Garland and Sexton both stand just 6ft1, creating some flexibility issues. Since the latter was drafted in 2018, the Cavaliers have been wiling to live with a defensive liability in the backcourt as they focused on collecting talent and developing young players.

But now that Cleveland appears ready to make a run at the playoffs, more serious questions must be answered.

During Sexton's four-season tenure, the Cavs have allowed a staggering 115.5 points per 100 possessions while he is on the court versus 107.2 when he sits.

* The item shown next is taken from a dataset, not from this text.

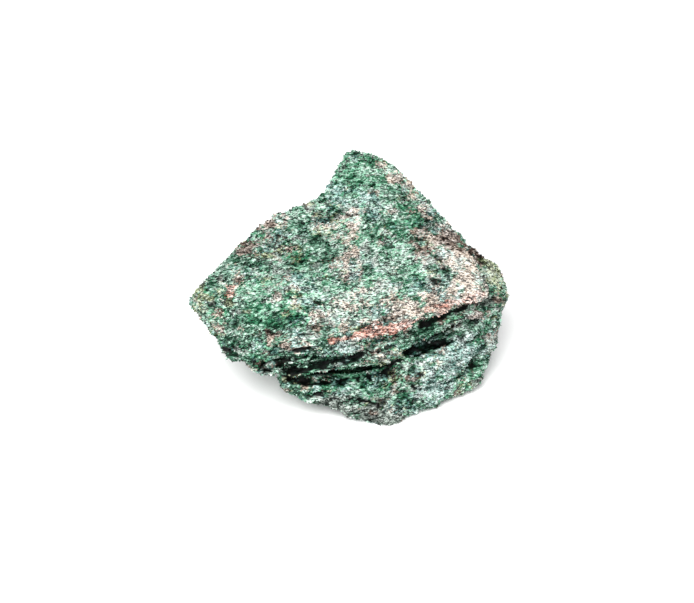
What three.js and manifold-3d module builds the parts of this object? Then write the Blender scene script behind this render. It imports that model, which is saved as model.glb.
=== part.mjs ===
// A raw chunk of fuchsite schist, lying loose on its underside.
// Millimetres, +Z up. The stone is longest along X, and its peak is at the back, on the +Y side.
//
// It is one solid. Convex masses give the broken faces, thin laminae of mica stick out between them as
// ledges, and wedge-shaped cracks are cut in where the layers have parted. Every block is bent by the same
// smooth noise before they are joined, so that no face stays flat but the one the stone rests on.

import * as THREE from 'three';
import { ConvexGeometry } from 'three/addons/geometries/ConvexGeometry.js';
import { ImprovedNoise } from 'three/addons/math/ImprovedNoise.js';
import { TessellateModifier } from 'three/addons/modifiers/TessellateModifier.js';
import { mergeVertices } from 'three/addons/utils/BufferGeometryUtils.js';
import Module from 'manifold-3d';

const wasm = await Module();
wasm.setup();

// ---- driving dimensions --------------------------------------------------------------------------------

const LENGTH = 60; // the finished stone along X
const LAYER_TILT = THREE.MathUtils.degToRad(22); // how steeply the mica layers rise toward the back
const CRACK_FALL = THREE.MathUtils.degToRad(16); // how steeply a crack falls into the stone
const UNDERCUT = 0.06; // how far a lamina narrows toward its lower side, as a share of its width
const FACET = 4; // the longest edge of the finished faceting

const SWELLS = [ // the smooth noise: each swell's width and height
  { span: 17, size: 0.9 },
  { span: 6, size: 0.6 },
];

// ---- masses: the corners of convex blocks ----------------------------------------------------------------

const cap = [
  // lip, from the left tip round the front corner to the nose
  [-29.2, -7.0, 19.2], [-26.4, -10.6, 16.9], [-24.2, -13.8, 14.8], [-22.5, -15.6, 13.4],
  [-18.8, -18.2, 12.9], [-15.6, -20.0, 12.8], [-8.6, -18.0, 15.2], [-0.4, -15.7, 16.5],
  [9.0, -13.0, 17.1], [14.2, -11.5, 17.8], [19.0, -10.1, 18.5], [24.2, -8.6, 19.3], [26.2, -7.1, 19.9],
  // upper rim, from the left tip over the back to the nose
  [-28.3, -6.9, 21.2], [-25.2, -2.9, 23.2], [-20.8, 2.6, 25.9], [-16.4, 6.6, 27.7], [-10.8, 9.9, 29.4],
  [-6.2, 12.9, 30.5], [10.1, 16.7, 31.8], [15.7, 11.3, 28.9], [19.1, 7.6, 25.9], [26.3, -5.6, 21.8],
  // top face, just behind its rounded front edge
  [-22.5, -10.5, 20.6], [-14.0, -15.6, 18.9], [0.0, -11.8, 20.6], [14.0, -7.6, 22.4], [23.0, -5.0, 22.6],
  // back
  [-24.5, 0.5, 19.0], [-17.0, 8.0, 20.5], [-6.0, 16.5, 22.5], [12.0, 17.5, 24.0], [20.0, 8.0, 20.0],
];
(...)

And despite Sexton's impressive scoring numbers, Cleveland's offensive numbers while he his on and off the court are virtually identical – over a sample size of over 12,000 minutes.

Paying Sexton long-term could lock in a future where the Cavs have the league's smallest backcourt and largest frontcourt, making them vulnerable to perimeter shot creators with size, the kind that has proven to be invaluable in postseason play.

All of that said, any team would be foolish to surrender a talented scorer like Sexton for nothing. A small-market team like Cleveland would be outright negligent. He is likely to get his extension, especially with the entire core being so young.

Garland, Sexton, Mobley and Allen have played less than 120 minutes on the floor together, and Cleveland's brass is likely to want to see them grow a bit more together.

Plus, teams in markets that are not free agency destinations simply do not have the luxury of being so choosy about trying to construct the ideal roster.

Although this Cavs team has some quirks that might project into a playoff ceiling in the future, Cleveland's front office has organically built a fun team – and one that appears to be a winner.

That is something the Cavs haven't done without LeBron James since last century.